Request
Please write out the material below exactly as given.

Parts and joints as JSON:
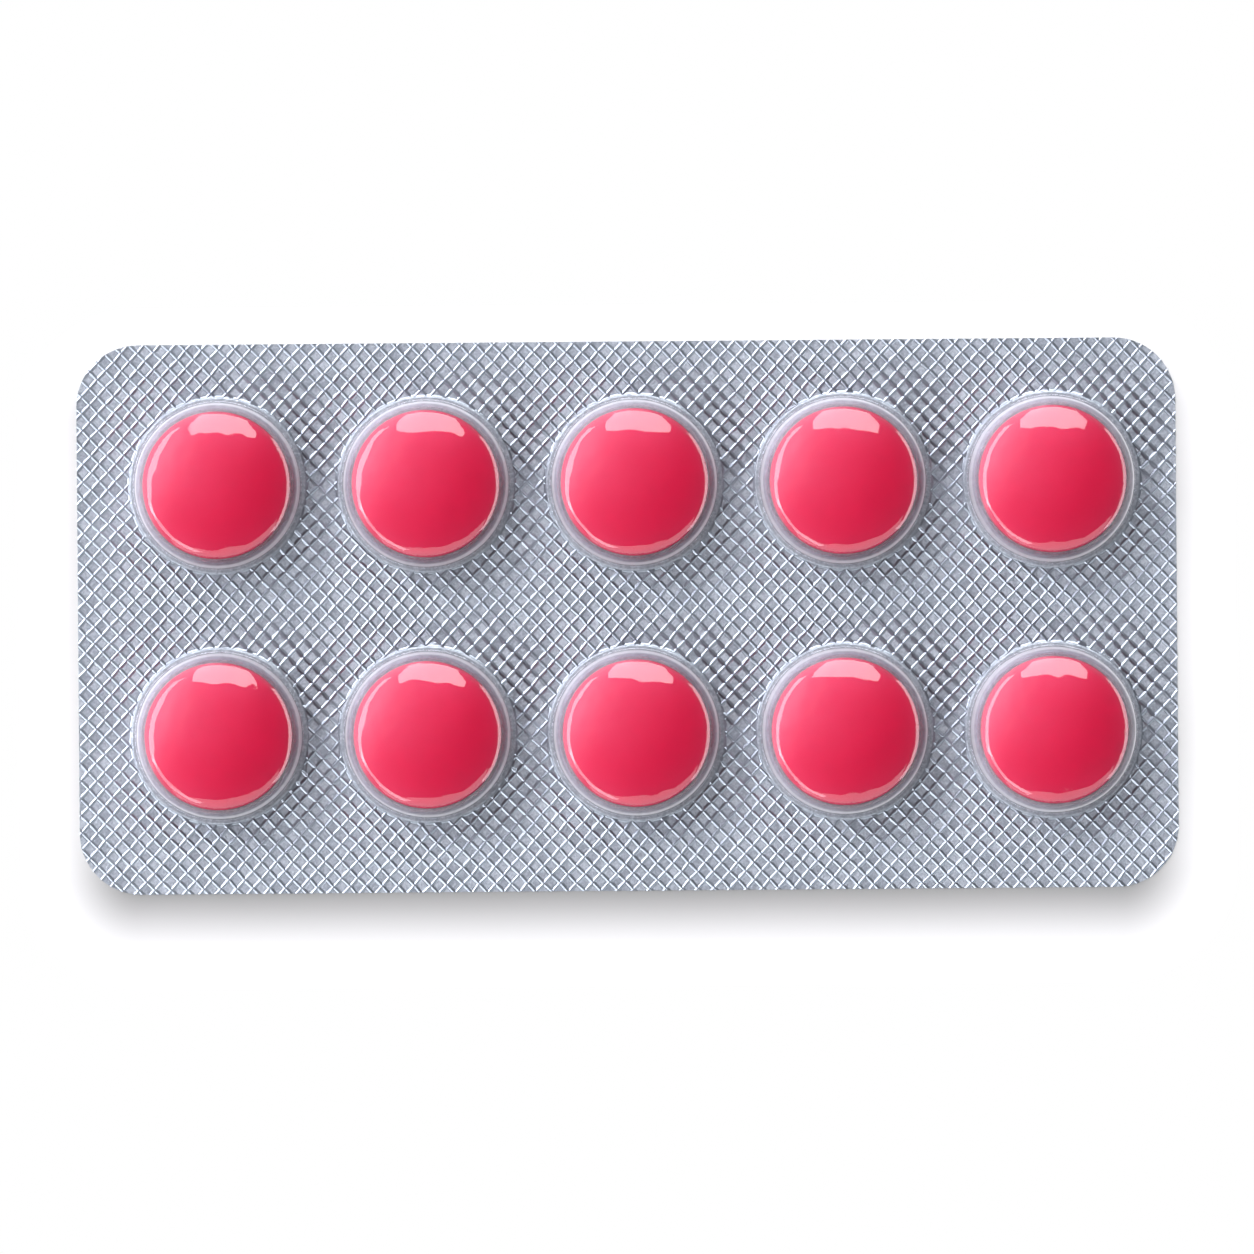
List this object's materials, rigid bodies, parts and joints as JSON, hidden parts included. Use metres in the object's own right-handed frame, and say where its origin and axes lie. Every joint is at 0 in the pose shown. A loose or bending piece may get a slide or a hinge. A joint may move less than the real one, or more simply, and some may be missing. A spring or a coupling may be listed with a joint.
{
  "type": "pill blister pack",
  "caption": "Flat rectangular blister pack: clear thermoformed film with domed pockets, a round coated tablet sealed in each, and an aluminium lidding foil across the back.",
  "frame": {"origin": "middle of the card's outline on the underside of the foil, the face that the pack lies on", "axes": "+X along the card's long side, +Y along its short side towards the back row of pockets, +Z from the foil to the pocket tops"},
  "size_m": [0.082, 0.041, 0.0056],
  "materials": {
    "clear_film": "gloss",
    "lidding_foil": "satin",
    "tablet_coating": "gloss"
  },
  "bodies": {
    "root": {"clear_blister_film": "clear_film", "lidding_foil": "lidding_foil", "tablet_01": "tablet_coating", "tablet_02": "tablet_coating", "tablet_03": "tablet_coating", "tablet_04": "tablet_coating", "tablet_05": "tablet_coating", "tablet_06": "tablet_coating", "tablet_07": "tablet_coating", "tablet_08": "tablet_coating", "tablet_09": "tablet_coating", "tablet_10": "tablet_coating"}
  },
  "joints": []
}
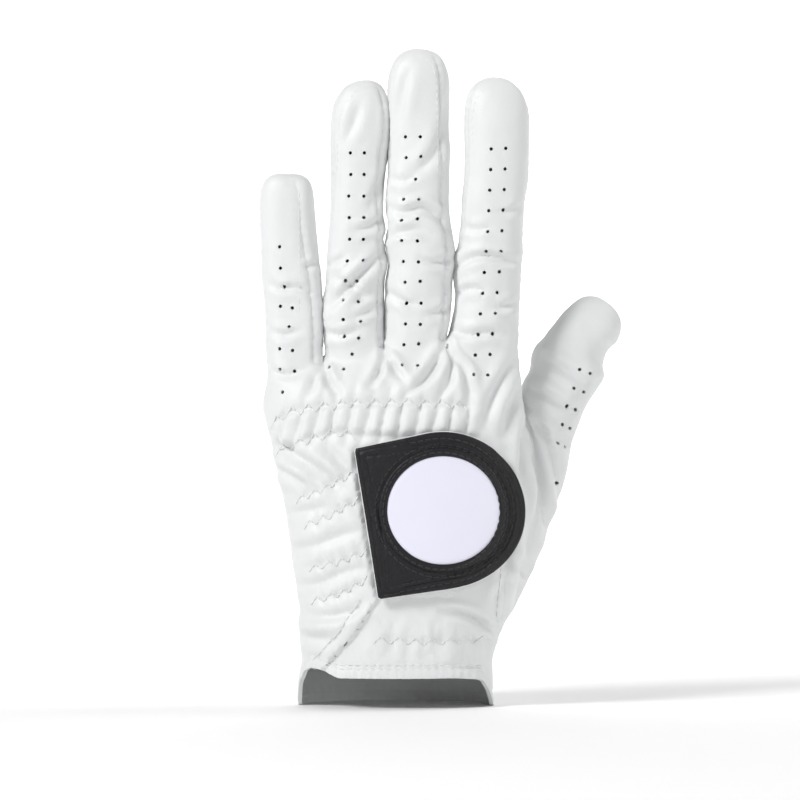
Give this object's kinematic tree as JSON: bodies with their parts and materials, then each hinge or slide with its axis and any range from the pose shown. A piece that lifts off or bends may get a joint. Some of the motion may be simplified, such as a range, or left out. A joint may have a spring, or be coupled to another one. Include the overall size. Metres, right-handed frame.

Answer to the task
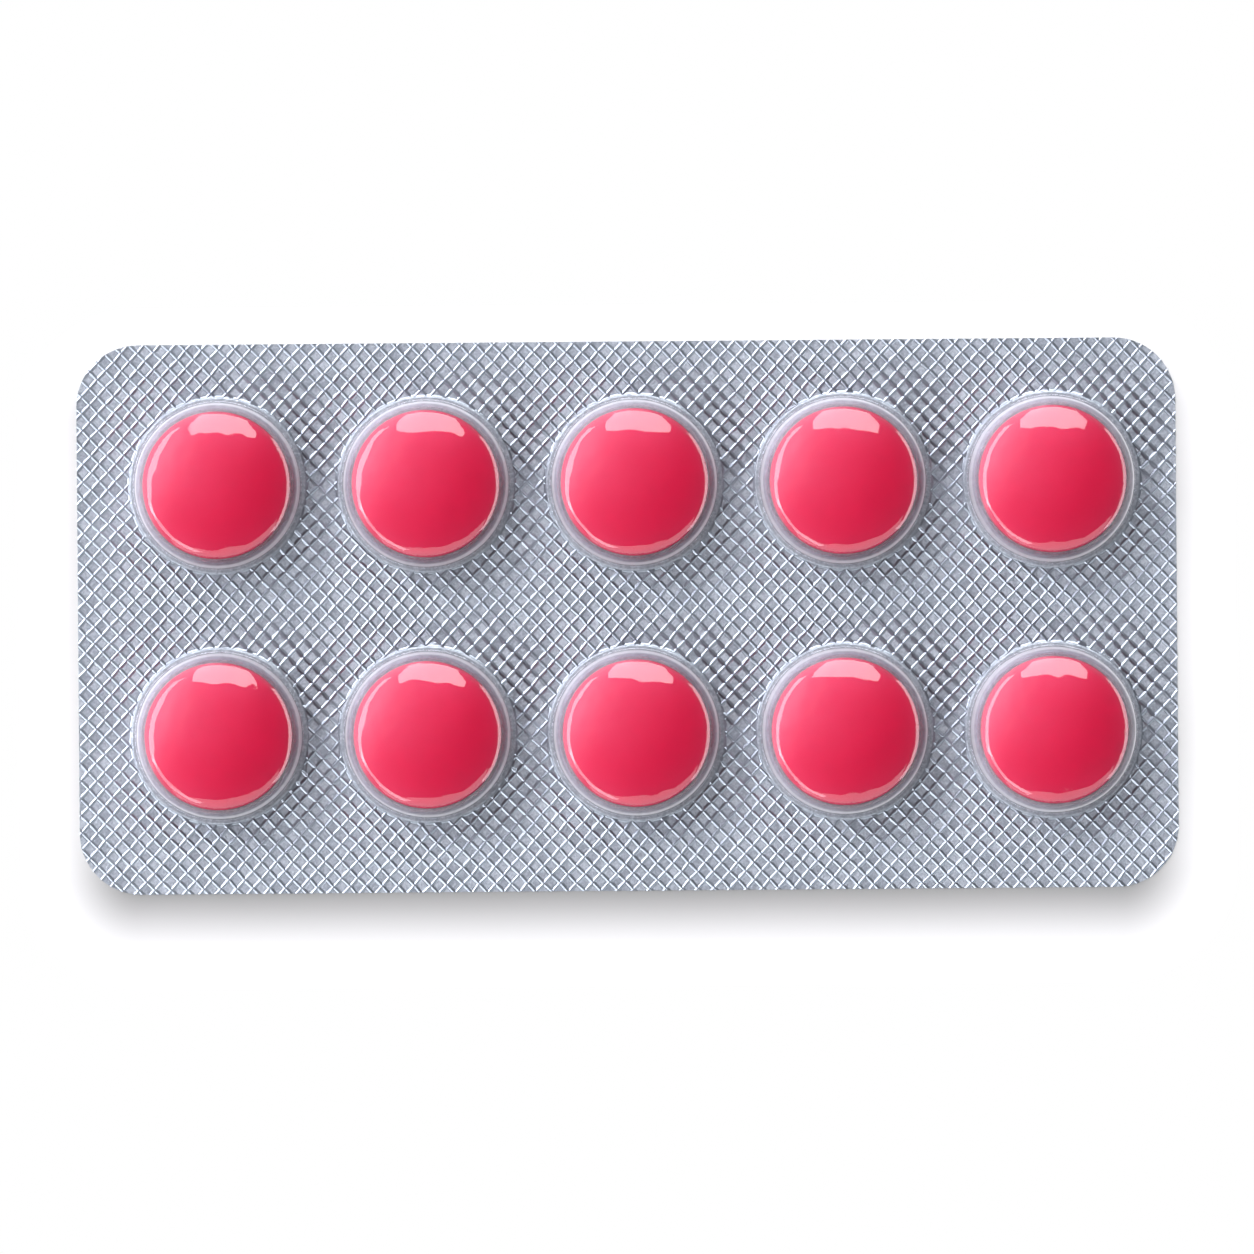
List this object's materials, rigid bodies, parts and joints as JSON, hidden parts included. Use metres in the object's own right-handed frame, and say where its origin and axes lie. Every joint is at 0 in the pose shown. A loose or bending piece may get a slide or a hinge. A joint may move less than the real one, or more simply, and some may be missing. A spring or a coupling may be listed with a joint.
{
  "type": "pill blister pack",
  "caption": "Flat rectangular blister pack: clear thermoformed film with domed pockets, a round coated tablet sealed in each, and an aluminium lidding foil across the back.",
  "frame": {"origin": "middle of the card's outline on the underside of the foil, the face that the pack lies on", "axes": "+X along the card's long side, +Y along its short side towards the back row of pockets, +Z from the foil to the pocket tops"},
  "size_m": [0.082, 0.041, 0.0056],
  "materials": {
    "clear_film": "gloss",
    "lidding_foil": "satin",
    "tablet_coating": "gloss"
  },
  "bodies": {
    "root": {"clear_blister_film": "clear_film", "lidding_foil": "lidding_foil", "tablet_01": "tablet_coating", "tablet_02": "tablet_coating", "tablet_03": "tablet_coating", "tablet_04": "tablet_coating", "tablet_05": "tablet_coating", "tablet_06": "tablet_coating", "tablet_07": "tablet_coating", "tablet_08": "tablet_coating", "tablet_09": "tablet_coating", "tablet_10": "tablet_coating"}
  },
  "joints": []
}
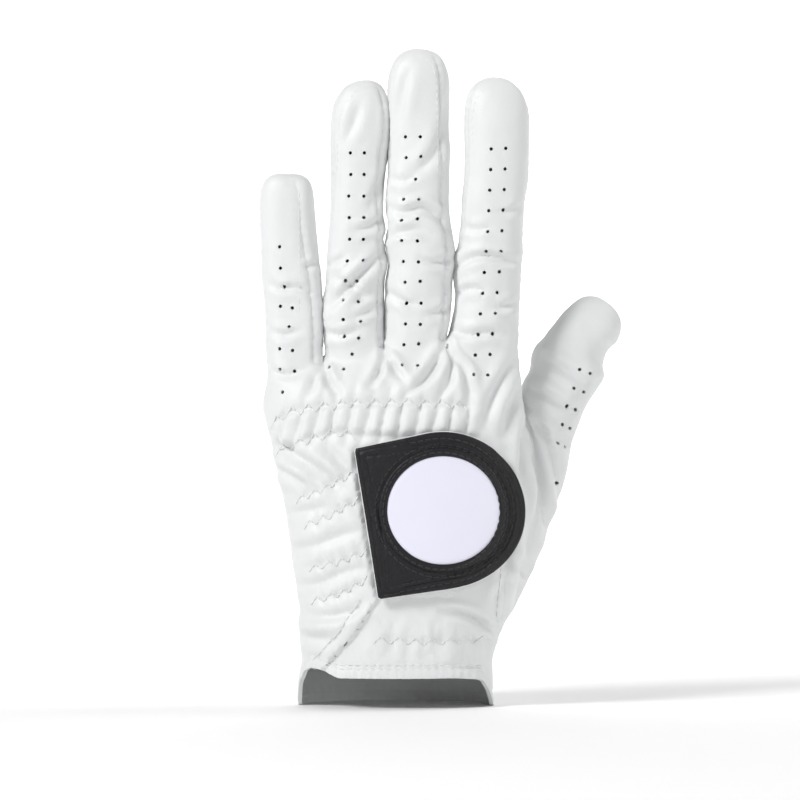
Give this object's kinematic tree as JSON: bodies with their parts and materials, then each hinge or slide with its axis and any range from the pose shown. A piece that lifts off or bends may get a joint. Some of the motion may be simplified, such as a range, or left out. A joint may have a spring, or be coupled to another one. Include the overall size. Metres, right-handed frame.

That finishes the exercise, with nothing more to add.